Raymon had just finished his story when Joey fell into the canal. Instead of plunging deep into the dark water of the industrial thorough-fair, he seemed to just rest on the surface - defying gravity. As he lay, just an inch in the water, he looked back at me and Raymon with a look of astonishment. His feet remained on the side of the canal so we pulled him up and sat on the edge of the water looking at the spot where the miracle happened. The thick grass verge was ample seating for we three amigos as we regained our composure and considered how lucky Joey had been. While we sat there Norbert Hoon was passing on his regular hour stroll looking for someone to annoy.

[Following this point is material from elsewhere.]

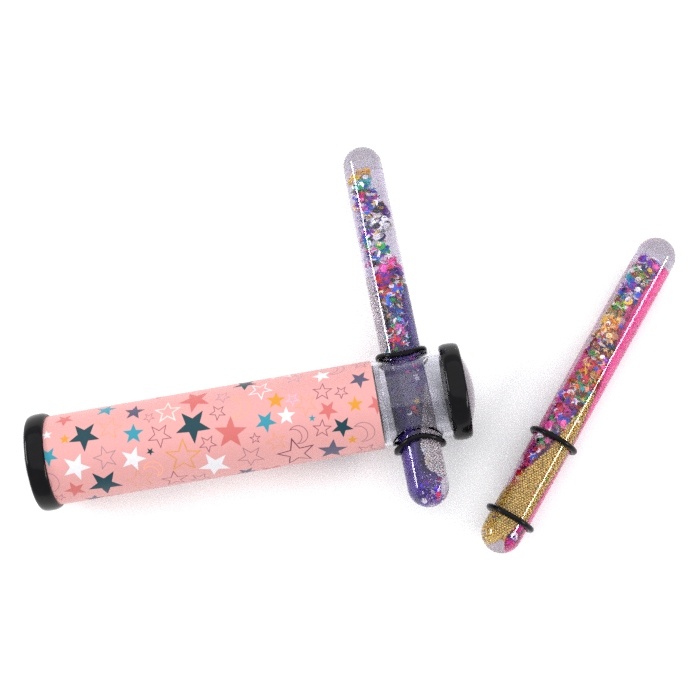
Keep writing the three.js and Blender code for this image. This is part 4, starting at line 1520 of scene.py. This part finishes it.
# ---- The spare wand: magenta and gold ---------------------------------------------
def fill_spare():
    tip, top = 0.0, SPARE_LEN - PLUG - 0.1
    r = random.Random(99)
    nr = np.random.default_rng(99)
    rad = lambda y: max(room(y, tip, 1e9, 0.05), 0.02)
    # heights below are laid out on a 148 mm wand
    down = lambda y: 0.9726 * y - 0.4
    up = lambda y: (y + 0.4) / 0.9726

    def pink_line(y):
        y = up(y)
        ang = lerp(y, [(0, math.radians(330)), (30, math.radians(318)), (52, math.radians(300)), (70, math.radians(318)), (100, math.radians(335)), (136, math.radians(345))])
        d = lerp(y, [(4, 5.6), (9, 4.4), (20, 2.8), (40, 2.8), (60, 2.6), (90, 0.8), (120, 0.2), (130, 1.2), (136, 3.4)])
        return ang, d

    s = Surf()
    bed(s, pink_line, np.linspace(6.2, 131.4, 140), rad, 23, 0.25)

    s.build("spare_pink_powder", SPARE, "spare_wand", powder_pink, ["spare_wand_glitter"], "glitter_pink", colour=False, weld=False)

    def gold(x, y, z):
        y = up(y)
        if y < 6.8 + 1.3 * math.sin(x * 1.3 + 0.4):
            return False
        ang = lerp(y, [(0, math.radians(205)), (14, math.radians(160)), (24, math.radians(80)), (34, math.radians(45)), (40, math.radians(25)), (46, math.radians(12)), (60, math.radians(4)), (88, math.radians(-6))])
        d = lerp(y, [(0, -1.0), (14, -1.6), (24, -1.2), (34, 0.0), (40, 0.6), (46, 1.0), (60, 2.2), (74, 3.6), (86, 5.4)])
        return x * math.cos(ang) + z * math.sin(ang) > d

    pts = pack_beads(gold, 3, 88, 0.98, nr, tip, top)
    pts = [p for p in pts if math.hypot(p[0], p[2]) > 3.2 or True]
    # keep only the beads that can be seen past their neighbours: the outer shell and the bed's faces
    keep = []
    for p in pts:
        k = math.hypot(p[0], p[2])
        edge = not (gold(p[0] * 0.0 + p[0] - 1.3, p[1], p[2]) and gold(p[0], p[1], p[2] - 1.3) and gold(p[0] + 1.3, p[1], p[2]) and gold(p[0], p[1], p[2] + 1.3))
        if k > FILL_R - 1.9 or edge:
            keep.append(p)
    s = Surf()
    beads(s, keep, 0.93, nr, 0.3)
    s.build("spare_gold_beads", SPARE, "spare_wand", gold_mat, ["spare_wand_beads"], "beads_gold", weld=False)

    s = Surf()
    zones = [
        (131.0, 136.4, -5.4, 2.6, -2, 5, 34, ["red", "magenta", "purple", "pink", "blue", "silver", "violet"], [1.6, 2.2, 2.6], 55),
        (124.0, 132.0, -5.8, 4.4, -2, 5.2, 60, ["silver", "green", "blue", "gold", "white", "teal", "navy", "crimson", "bronze"], [1.4, 1.8, 2.4], 55),
        (116.0, 124.5, -5.8, 3.6, -2, 5.2, 52, ["teal", "silver", "white", "purple", "blue", "green", "magenta", "navy"], [1.4, 2.0, 2.6], 55),
        (108.0, 116.5, -5.8, 0.4, -2, 5.2, 34, ["green", "bronze", "black", "gold", "silver", "pink", "lime"], [1.4, 2.0, 2.4], 50),
        (98.0, 108.0, -5.6, 1.0, -2, 5.2, 56, ["tan", "gold", "tan", "bronze", "gold", "orange", "silver"], [1.4, 1.8, 2.4], 55),
        (89.5, 98.0, -5.6, 3.2, -2, 5.2, 50, ["bronze", "green", "black", "purple", "crimson", "navy", "tan"], [1.6, 2.2, 2.6], 50),
        (82.0, 90.0, -3.2, 4.2, -2, 5.2, 34, ["red", "orange", "blue", "gold", "pink", "tan", "crimson"], [1.6, 2.2, 2.8], 50),
        (70.0, 82.5, -4.6, 4.6, -2, 5.2, 70, ["crimson", "gold", "teal", "red", "orange", "magenta", "green", "bronze"], [1.6, 2.2, 2.8], 50),
        (56.0, 70.5, -5.8, 2.4, -1, 5.2, 70, ["crimson", "magenta", "purple", "blue", "green", "pink", "red", "violet"], [1.6, 2.2, 2.8], 50),
        (40.0, 56.0, -6.0, -0.6, 0, 5.0, 44, ["magenta", "crimson", "pink", "violet", "black", "green", "blue", "purple"], [1.6, 2.2, 2.6], 50),
        (26.0, 40.0, -6.0, -3.2, 0, 4.4, 20, ["red", "violet", "magenta", "crimson", "navy"], [1.4, 2.0, 2.4], 50),
        (80.0, 120.0, 3.8, 6.6, 0, 4.2, 22, ["blue", "magenta", "violet", "silver", "green"], [1.2, 1.8, 2.2], 55),
        (6.5, 16.0, 2.4, 6.0, 0, 4.2, 16, ["crimson", "magenta", "violet", "silver", "pink"], [1.4, 1.8, 2.4], 55),
        (20.0, 66.0, 0.0, 5.8, 4.6, 5.6, 16, ["green", "lime", "crimson", "silver"], [0.9, 1.2], 50),
    ]
    hints = [
        ("moon", 3.4, 116.0, -1.6, 5.2, "gold", 0.2), ("moon", 3.2, 115.0, -2.6, 5.0, "blue", 0.2), ("star", 2.6, 111.0, -4.4, 4.2, "green", 0.2),
        ("dot", 2.3, 134.2, -1.0, 4.8, "purple", 0.3), ("dot", 2.0, 131.4, 0.2, 5.0, "gold", 0.3), ("star", 2.6, 125.6, 0.6, 5.0, "navy", 0.3),
        ("star", 2.6, 123.0, -4.6, 4.2, "teal", 0.2), ("star", 2.5, 121.4, -0.2, 5.2, "white", 0.3), ("dot", 2.4, 120.0, 1.0, 5.2, "blue", 0.2),
        ("dot", 1.8, 105.0, 1.2, 5.2, "blue", 0.3), ("dot", 2.4, 96.0, 1.2, 5.0, "navy", 0.4), ("dot", 2.2, 91.0, -5.6, 3.4, "purple", 0.3),
        ("star", 2.6, 84.6, 0.8, 5.2, "blue", 0.3), ("moon", 2.8, 85.2, -1.8, 5.0, "red", 0.3), ("star", 2.8, 79.4, -1.0, 5.2, "red", 0.3),
        ("star", 3.0, 74.8, 0.0, 5.2, "teal", 0.3), ("dot", 2.2, 69.4, -4.4, 4.2, "red", 0.3), ("moon", 3.0, 60.2, -3.6, 4.8, "blue", 0.2),
        ("moon", 3.0, 58.8, -4.0, 4.4, "green", 0.2), ("star", 3.2, 46.4, -2.4, 5.0, "crimson", 0.2), ("dot", 2.2, 48.0, -5.4, 3.6, "black", 0.2),
        ("moon", 2.8, 40.4, -3.2, 4.6, "blue", 0.2), ("star", 2.6, 35.6, -5.4, 3.4, "crimson", 0.2), ("dot", 1.7, 30.4, -5.8, 2.8, "red", 0.2),
        ("star", 2.8, 12.0, -2.8, 5.2, "lime", 0.1), ("dot", 1.9, 12.4, -5.2, 3.4, "blue", 0.2), ("dot", 1.8, 24.0, -6.0, 2.2, "violet", 0.3),
        ("dot", 2.0, 112.4, 5.2, 3.2, "navy", 0.4), ("star", 2.0, 92.6, 4.6, 3.6, "teal", 0.4), ("star", 2.2, 83.0, 4.4, 3.8, "silver", 0.3),
    ]
    zones = [(down(q[0]), down(q[1])) + q[2:] for q in zones]
    hints = [q[:2] + (down(q[2]),) + q[3:] for q in hints]
    scatter_foil(s, zones, tip, top, r, hints)
    s.build("spare_foil_shapes", SPARE, "spare_wand", foil_b, ["spare_wand_foil_shapes"], "foil_pink", weld=False)

    pk = [lin(226, 60, 150), lin(240, 120, 186), lin(190, 24, 110), lin(255, 190, 225), lin(220, 90, 190)]
    s = Surf()

    def over_pink(q):
        y = q.uniform(5.6, 131)
        ang, d = pink_line(y)
        rr = rad(y) - 0.1
        t = q.uniform(-1, 1) * math.sqrt(max(rr * rr - d * d, 0)) * 0.96
        h = d - abs(q.gauss(0, 0.8))
        x, z = h * math.cos(ang) - t * math.sin(ang), h * math.sin(ang) + t * math.cos(ang)
        if math.hypot(x, z) > rr:
            return None
        return np.array([x, y, z])

    flakes(s, 2200, over_pink, 0.34, pk, r)

    def left_cloud(q):
        y = q.uniform(23, 64)
        return spot(y, q.uniform(-7.2, -3.0), q.uniform(-2, 4), tip, top, 0.2)

    flakes(s, 1500, left_cloud, 0.36, pk, r)
    s.build("spare_fine_glitter", SPARE, "spare_wand", glit_pink, (), "glitter_pink", weld=False)

    s = Surf()
    prof = dome_profile(tip + WAND_R, BORE_R - 0.04, -90, 0, 20) + [(y, BORE_R - 0.04, 0, 1) for y in np.linspace(tip + WAND_R, top, 40)[1:]]
    profile_surface(s, prof, 96, 0)
    profile_surface(s, [(top, BORE_R - 0.04, 1, 0), (top, 0.0, 1, 0)], 96, 0)
    for y, u, z, q in ((106.2, 0.0, 4.9, 1.15), (102.1, 0.4, 5.0, 1.0), (54.6, -0.6, 4.9, 1.5), (85.2, 4.2, 4.2, 0.5), (107.4, -3.2, 4.6, 0.4)):
        bubble_s.append(("spare", spot(y, u, z, tip, top, q + 0.15), q))
    s.build("spare_liquid", SPARE, "spare_wand", liquid_pink, ["spare_wand_liquid"], "liquid_pink", colour=False)


fill_held()
fill_spare()
for who, place, body in (("held", HELD, "wand"), ("spare", SPARE, "spare_wand")):
    s = Surf()
    for w, c, q in bubble_s:
        if w == who:
            bubble(s, c, q, (1.0, 1.06, 0.92))
    s.build(who + "_bubbles", place, body, acrylic_bubble, (), "acrylic_clear", weld=False, colour=False)

# ---------------------------------------------------------------------------------
# Stage, lights, camera
# ---------------------------------------------------------------------------------
fm = Mat("table_white")
fleck = fm.noise(60, 3.0)
fm.principled(Base_Color=fm.ramp(fleck, (0.3, (0.93, 0.93, 0.93)), (0.7, (0.945, 0.945, 0.945))), Roughness=0.7)
me = bpy.data.meshes.new("table")
me.from_pydata([(-3, -3, -0.00002), (3, -3, -0.00002), (3, 3, -0.00002), (-3, 3, -0.00002)], [], [(0, 1, 2, 3)])
table = bpy.data.objects.new("table", me)
bpy.context.scene.collection.objects.link(table)
me.materials.append(fm.m)

scene = bpy.context.scene
world = bpy.data.worlds.new("studio")
scene.world = world
world.use_nodes = True
bg = world.node_tree.nodes["Background"]
bg.inputs[0].default_value = (0.96, 0.97, 1.0, 1)
bg.inputs[1].default_value = 0.74

CAM = Vector((134.344 - ORIGIN[0], -73.515 - ORIGIN[1], 600.624)) * 1e-3
cam_data = bpy.data.cameras.new("camera")
cam_data.sensor_width = 36
cam_data.lens = 36 * 1500 / 700
cam_data.clip_start = 0.01
cam_data.clip_end = 20
cam = bpy.data.objects.new("camera", cam_data)
cam.location = CAM
cam.rotation_mode = "XYZ"
cam.rotation_euler = (math.radians(9.2148), math.radians(2.1523), math.radians(-9.5773))
scene.collection.objects.link(cam)
scene.camera = cam

cam_m = cam.rotation_euler.to_matrix()
cx, cy, cz = cam_m.col[0], cam_m.col[1], cam_m.col[2]  # picture right, picture up, towards the viewer


def area(name, direction, dist, w, h, power, up=None, colour=(1, 1, 1)):
    """A soft box seen from the object in a direction given in the picture's axes."""
    d = (cx * direction[0] + cy * direction[1] + cz * direction[2]).normalized()
    l = bpy.data.lights.new(name, "AREA")
    l.shape = "RECTANGLE"
    l.size, l.size_y = w, h
    l.energy = power
    l.color = colour
    o = bpy.data.objects.new(name, l)
    o.location = Vector((0.02, 0, 0.02)) + d * dist
    z = d
    u = up if up is not None else cy
    u = (cx * u[0] + cy * u[1] + cz * u[2]) if isinstance(u, tuple) else u
    x = u.cross(z).normalized()
    y = z.cross(x).normalized()
    o.rotation_euler = Matrix((x, y, z)).transposed().to_euler()
    scene.collection.objects.link(o)
    return o


def polar(deg_from_view, towards):
    """Direction at an angle from the view axis towards a picture-plane direction."""
    a = math.radians(deg_from_view)
    t = Vector(towards).normalized()
    return (t[0] * math.sin(a), t[1] * math.sin(a), math.cos(a))


def strip(name, place, y, offset_u, dist, w, h, radiance):
    """A strip light placed so that the wand shows its streak at offset_u of its radius, centred at y."""
    axis = Vector(place.m[1])
    p0 = Vector(place.pts((0, y, 0)).tolist()) * 1e-3
    v = (CAM - p0).normalized()
    va = v - axis * v.dot(axis)
    va.normalize()
    side = axis.cross(va) * -1
    if side.dot(cx) < 0:
        side = -side
    n = side * offset_u + va * math.sqrt(1 - offset_u**2)
    p = p0 + n * WAND_R * 1e-3
    v = (CAM - p).normalized()
    d = (n * (2 * n.dot(v)) - v).normalized()
    l = bpy.data.lights.new(name, "AREA")
    l.shape = "RECTANGLE"
    l.size, l.size_y = w, h
    l.energy = radiance * PI * w * h
    o = bpy.data.objects.new(name, l)
    o.location = p + d * dist
    x = axis.cross(d).normalized()
    yy = d.cross(x).normalized()
    o.rotation_euler = Matrix((x, yy, d)).transposed().to_euler()
    scene.collection.objects.link(o)
    return o


area("top_box", polar(32, (0.1, 1, 0)), 1.8, 3.8, 3.6, 36)
strip("left_strip", HELD, 15, -0.52, 1.5, 0.26, 0.95, 19)
strip("right_strip", SPARE, 68, 0.52, 1.5, 0.26, 0.85, 19)

scene.view_settings.view_transform = "Standard"
scene.view_settings.look = "None"
scene.view_settings.exposure = 0.0
scene.cycles.max_bounces = 24
scene.cycles.transmission_bounces = 24
scene.cycles.glossy_bounces = 8
scene.cycles.transparent_max_bounces = 32
scene.cycles.diffuse_bounces = 4
scene.cycles.caustics_reflective = False
scene.cycles.caustics_refractive = True
scene.cycles.use_denoising = False
scene.cycles.sample_clamp_indirect = 4.0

Although we didn't want to talk to him, we were still amazed by what had happened just a half hour before and told him about Joey's miracle. Norbert was enthralled by our tale and asked which spot the miracle took place. He became so obsessed with the story that it became a unnerving, but this was a regular character trait for Norbert. When we showed him the spot (you could still see where Joey's feet dug into the canal side) he began to roll his shoulders and widen his eyes. He started telling us that the story was wasted on Joey and that it needed some-one of his charisma to make the story travel. Basically, he wanted to be talked about as the man who defined gravity. He pushed us aside as we protested that we couldn't be sure it would work again. In a flash he was in mid-air like a gymnast. His back bent like a 'U', his arms out like wings and a look of confidence in his eyes. When he sank with out a trace into the black water none of us were moved to follow him in. Neither were the two policeman on the other side of the canal.

Since that day I have oftened wondered about selective gravity. If there is a scientist out there who would be interested in helping me study this miracle then please get in touch. My theory is this: gravity lets arseholes fall.